Set down each line from the one containing "const group = new THREE.Group();" to the one containing "obj.parent = empty", inclusive, exactly as written and with nothing further.

==== Dataset entries

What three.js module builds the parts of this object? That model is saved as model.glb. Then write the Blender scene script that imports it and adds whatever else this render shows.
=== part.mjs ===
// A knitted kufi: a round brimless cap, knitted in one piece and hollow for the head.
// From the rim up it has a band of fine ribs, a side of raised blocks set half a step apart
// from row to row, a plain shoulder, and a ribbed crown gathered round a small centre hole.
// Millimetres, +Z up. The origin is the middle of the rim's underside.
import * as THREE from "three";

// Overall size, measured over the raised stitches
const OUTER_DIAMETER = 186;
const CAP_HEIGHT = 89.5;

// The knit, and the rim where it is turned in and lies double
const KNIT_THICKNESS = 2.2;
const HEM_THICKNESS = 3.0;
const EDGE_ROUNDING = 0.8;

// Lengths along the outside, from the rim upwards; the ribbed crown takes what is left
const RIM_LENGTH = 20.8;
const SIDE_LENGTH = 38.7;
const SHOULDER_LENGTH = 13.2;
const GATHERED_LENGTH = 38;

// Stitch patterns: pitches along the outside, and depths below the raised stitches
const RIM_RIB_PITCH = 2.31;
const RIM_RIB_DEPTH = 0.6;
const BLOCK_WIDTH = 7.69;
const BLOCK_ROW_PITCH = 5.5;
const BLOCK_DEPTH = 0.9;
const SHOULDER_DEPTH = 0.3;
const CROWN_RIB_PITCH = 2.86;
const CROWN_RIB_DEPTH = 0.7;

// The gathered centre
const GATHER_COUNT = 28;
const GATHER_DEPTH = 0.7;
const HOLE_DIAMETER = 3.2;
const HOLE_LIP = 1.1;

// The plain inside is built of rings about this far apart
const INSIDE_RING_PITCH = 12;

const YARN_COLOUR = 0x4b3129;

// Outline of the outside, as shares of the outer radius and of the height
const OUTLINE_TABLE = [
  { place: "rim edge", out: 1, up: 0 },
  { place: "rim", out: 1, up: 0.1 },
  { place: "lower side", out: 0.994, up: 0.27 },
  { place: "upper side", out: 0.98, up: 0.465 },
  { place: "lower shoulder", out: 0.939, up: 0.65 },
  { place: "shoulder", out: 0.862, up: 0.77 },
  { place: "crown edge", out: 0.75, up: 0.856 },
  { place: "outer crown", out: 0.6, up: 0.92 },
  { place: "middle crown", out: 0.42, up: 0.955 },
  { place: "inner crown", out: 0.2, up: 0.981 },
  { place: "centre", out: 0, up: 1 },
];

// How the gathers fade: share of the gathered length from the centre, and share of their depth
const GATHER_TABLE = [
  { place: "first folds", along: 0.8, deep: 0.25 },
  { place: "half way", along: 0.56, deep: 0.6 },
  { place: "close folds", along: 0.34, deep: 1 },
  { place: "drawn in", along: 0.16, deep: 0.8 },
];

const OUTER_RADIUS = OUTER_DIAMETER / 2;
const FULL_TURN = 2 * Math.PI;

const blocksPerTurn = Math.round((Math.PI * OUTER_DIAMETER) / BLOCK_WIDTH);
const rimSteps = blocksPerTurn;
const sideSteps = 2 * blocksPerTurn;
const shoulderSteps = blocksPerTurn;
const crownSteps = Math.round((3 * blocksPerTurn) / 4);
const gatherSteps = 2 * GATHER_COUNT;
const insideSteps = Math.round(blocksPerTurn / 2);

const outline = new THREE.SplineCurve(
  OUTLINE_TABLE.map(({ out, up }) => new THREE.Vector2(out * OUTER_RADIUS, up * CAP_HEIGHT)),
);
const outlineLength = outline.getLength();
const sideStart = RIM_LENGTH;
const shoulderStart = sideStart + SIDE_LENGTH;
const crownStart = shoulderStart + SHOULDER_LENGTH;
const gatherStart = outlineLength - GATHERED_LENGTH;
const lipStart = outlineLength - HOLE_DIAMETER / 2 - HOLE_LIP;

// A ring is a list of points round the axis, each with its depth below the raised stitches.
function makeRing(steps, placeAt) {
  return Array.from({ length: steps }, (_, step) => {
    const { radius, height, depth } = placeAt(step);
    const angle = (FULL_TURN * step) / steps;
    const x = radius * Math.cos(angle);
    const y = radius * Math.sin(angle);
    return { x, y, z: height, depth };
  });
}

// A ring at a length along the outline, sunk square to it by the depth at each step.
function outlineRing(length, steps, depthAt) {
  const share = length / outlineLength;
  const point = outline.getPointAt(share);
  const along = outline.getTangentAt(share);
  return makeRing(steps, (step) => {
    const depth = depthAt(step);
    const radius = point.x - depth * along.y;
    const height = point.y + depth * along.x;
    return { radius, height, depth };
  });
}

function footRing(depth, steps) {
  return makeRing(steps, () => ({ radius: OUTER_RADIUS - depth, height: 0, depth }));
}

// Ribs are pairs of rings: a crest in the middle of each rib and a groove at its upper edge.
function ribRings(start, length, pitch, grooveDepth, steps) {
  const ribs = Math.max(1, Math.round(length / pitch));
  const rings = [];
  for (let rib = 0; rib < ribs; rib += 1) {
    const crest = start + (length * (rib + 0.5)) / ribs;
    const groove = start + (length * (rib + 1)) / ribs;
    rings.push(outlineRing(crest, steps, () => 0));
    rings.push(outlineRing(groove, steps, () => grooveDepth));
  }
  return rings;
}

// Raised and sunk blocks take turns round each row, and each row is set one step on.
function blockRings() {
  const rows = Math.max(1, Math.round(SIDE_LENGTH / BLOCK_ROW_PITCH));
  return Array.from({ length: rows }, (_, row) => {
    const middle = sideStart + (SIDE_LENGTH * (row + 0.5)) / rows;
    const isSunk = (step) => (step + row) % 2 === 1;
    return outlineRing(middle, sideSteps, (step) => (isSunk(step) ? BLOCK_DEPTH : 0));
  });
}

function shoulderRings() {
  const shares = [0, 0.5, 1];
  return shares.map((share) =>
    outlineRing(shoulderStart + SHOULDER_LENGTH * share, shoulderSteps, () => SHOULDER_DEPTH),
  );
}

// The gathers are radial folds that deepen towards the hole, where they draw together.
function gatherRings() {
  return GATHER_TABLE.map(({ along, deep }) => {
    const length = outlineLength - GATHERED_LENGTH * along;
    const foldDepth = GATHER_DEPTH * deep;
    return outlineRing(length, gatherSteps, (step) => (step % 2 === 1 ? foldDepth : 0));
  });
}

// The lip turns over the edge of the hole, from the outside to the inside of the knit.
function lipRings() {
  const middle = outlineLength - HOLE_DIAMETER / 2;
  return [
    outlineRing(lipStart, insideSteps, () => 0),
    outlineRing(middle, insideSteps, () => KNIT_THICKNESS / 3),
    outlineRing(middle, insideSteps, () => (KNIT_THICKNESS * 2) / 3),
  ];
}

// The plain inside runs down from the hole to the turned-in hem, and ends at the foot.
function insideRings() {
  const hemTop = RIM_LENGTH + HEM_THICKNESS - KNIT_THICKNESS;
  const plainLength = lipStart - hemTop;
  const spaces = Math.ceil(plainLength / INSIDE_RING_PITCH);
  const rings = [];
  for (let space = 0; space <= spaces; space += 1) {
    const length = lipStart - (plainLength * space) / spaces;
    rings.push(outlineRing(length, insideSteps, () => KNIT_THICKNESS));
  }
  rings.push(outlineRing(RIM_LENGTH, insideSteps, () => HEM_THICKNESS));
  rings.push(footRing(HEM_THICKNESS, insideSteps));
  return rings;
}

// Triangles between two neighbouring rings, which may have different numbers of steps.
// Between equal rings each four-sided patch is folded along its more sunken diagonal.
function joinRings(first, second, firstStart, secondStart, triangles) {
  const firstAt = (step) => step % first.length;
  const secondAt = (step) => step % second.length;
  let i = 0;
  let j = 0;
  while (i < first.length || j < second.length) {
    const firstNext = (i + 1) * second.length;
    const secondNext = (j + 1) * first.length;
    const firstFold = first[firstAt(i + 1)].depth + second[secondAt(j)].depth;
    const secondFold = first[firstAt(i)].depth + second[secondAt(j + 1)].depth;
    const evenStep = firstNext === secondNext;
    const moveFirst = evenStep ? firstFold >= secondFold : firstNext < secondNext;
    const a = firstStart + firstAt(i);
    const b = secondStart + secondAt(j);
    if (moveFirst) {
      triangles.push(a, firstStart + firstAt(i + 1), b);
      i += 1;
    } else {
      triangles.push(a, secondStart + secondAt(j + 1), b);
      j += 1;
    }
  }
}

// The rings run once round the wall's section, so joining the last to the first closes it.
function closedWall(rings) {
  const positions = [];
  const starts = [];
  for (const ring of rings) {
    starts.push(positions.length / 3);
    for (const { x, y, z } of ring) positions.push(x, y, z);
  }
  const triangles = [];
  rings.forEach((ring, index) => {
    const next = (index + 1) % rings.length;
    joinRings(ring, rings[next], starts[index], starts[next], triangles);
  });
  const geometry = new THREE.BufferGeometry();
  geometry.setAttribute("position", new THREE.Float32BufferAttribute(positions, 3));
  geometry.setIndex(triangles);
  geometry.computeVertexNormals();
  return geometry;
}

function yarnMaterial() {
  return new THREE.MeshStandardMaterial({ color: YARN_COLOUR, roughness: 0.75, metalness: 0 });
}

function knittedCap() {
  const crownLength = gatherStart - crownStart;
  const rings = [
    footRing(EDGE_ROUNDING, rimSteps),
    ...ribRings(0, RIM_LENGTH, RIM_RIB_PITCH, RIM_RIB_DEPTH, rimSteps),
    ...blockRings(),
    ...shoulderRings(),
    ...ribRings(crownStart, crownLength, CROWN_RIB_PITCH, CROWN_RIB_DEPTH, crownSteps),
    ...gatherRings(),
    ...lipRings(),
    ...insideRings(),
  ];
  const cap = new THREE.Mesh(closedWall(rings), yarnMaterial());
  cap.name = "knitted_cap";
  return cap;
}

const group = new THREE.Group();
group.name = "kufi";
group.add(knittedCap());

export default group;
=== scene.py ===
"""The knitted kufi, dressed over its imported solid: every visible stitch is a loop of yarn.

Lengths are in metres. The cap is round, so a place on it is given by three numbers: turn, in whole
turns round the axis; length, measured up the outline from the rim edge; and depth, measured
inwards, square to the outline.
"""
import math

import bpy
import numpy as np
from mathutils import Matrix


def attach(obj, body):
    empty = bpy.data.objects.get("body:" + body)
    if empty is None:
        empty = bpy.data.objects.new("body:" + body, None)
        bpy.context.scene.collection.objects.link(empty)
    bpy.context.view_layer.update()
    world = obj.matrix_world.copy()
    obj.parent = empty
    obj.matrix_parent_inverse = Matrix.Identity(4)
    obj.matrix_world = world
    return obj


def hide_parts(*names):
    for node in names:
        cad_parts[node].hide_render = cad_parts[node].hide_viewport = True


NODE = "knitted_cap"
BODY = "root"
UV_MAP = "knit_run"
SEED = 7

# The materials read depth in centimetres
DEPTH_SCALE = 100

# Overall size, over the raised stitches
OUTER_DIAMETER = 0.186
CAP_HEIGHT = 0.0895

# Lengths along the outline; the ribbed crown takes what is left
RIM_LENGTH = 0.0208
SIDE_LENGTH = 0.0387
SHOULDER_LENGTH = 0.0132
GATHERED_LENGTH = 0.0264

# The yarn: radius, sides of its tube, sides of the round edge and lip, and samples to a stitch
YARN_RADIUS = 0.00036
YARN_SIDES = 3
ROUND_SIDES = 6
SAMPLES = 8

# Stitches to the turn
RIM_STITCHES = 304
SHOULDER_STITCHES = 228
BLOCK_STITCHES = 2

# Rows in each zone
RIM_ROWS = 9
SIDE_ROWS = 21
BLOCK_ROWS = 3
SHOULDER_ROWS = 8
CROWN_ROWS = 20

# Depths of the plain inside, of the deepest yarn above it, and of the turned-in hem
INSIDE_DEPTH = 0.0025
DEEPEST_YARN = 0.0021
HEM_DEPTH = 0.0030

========
==== Dataset entries

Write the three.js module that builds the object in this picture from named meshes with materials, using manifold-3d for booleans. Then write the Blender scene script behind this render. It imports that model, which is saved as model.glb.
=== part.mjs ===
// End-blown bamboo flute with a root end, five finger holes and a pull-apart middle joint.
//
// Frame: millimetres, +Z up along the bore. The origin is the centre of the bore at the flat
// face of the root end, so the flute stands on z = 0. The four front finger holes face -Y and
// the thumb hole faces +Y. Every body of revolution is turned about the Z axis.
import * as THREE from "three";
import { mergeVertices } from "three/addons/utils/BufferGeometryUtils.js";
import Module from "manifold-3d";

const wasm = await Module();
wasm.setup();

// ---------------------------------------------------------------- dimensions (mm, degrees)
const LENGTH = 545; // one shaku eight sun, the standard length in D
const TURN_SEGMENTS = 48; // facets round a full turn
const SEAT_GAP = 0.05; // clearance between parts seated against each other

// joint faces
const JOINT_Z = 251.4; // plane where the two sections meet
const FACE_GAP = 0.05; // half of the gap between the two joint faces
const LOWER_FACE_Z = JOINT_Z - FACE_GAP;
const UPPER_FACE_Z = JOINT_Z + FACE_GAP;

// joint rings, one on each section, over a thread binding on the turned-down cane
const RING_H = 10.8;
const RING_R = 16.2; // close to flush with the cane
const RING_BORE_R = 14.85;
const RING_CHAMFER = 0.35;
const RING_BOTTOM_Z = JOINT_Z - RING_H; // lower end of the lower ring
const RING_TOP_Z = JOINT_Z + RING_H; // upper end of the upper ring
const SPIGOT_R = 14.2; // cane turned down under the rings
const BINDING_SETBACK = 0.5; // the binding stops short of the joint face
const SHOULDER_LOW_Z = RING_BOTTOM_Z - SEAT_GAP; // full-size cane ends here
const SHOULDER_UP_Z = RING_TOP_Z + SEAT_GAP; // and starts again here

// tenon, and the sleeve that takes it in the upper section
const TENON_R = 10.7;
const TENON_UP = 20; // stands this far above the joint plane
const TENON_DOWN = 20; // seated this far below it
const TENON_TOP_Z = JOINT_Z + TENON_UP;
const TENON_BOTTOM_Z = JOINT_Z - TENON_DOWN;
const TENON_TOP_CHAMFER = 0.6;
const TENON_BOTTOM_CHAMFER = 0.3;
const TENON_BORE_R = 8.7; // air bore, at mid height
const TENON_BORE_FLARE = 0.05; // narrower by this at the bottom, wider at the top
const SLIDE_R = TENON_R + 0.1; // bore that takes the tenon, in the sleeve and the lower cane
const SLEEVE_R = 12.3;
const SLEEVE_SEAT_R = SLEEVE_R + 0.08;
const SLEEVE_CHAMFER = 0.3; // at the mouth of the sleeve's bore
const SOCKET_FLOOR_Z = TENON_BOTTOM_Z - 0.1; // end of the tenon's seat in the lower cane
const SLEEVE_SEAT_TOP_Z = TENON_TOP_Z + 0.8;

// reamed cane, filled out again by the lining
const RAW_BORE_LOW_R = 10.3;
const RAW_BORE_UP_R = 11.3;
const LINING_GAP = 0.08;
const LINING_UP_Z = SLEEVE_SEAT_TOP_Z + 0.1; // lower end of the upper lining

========

◆ Answer to this exercise
const group = new THREE.Group();
group.name = "kufi";
group.add(knittedCap());

export default group;
=== scene.py ===
"""The knitted kufi, dressed over its imported solid: every visible stitch is a loop of yarn.

Lengths are in metres. The cap is round, so a place on it is given by three numbers: turn, in whole
turns round the axis; length, measured up the outline from the rim edge; and depth, measured
inwards, square to the outline.
"""
import math

import bpy
import numpy as np
from mathutils import Matrix


def attach(obj, body):
    empty = bpy.data.objects.get("body:" + body)
    if empty is None:
        empty = bpy.data.objects.new("body:" + body, None)
        bpy.context.scene.collection.objects.link(empty)
    bpy.context.view_layer.update()
    world = obj.matrix_world.copy()
    obj.parent = empty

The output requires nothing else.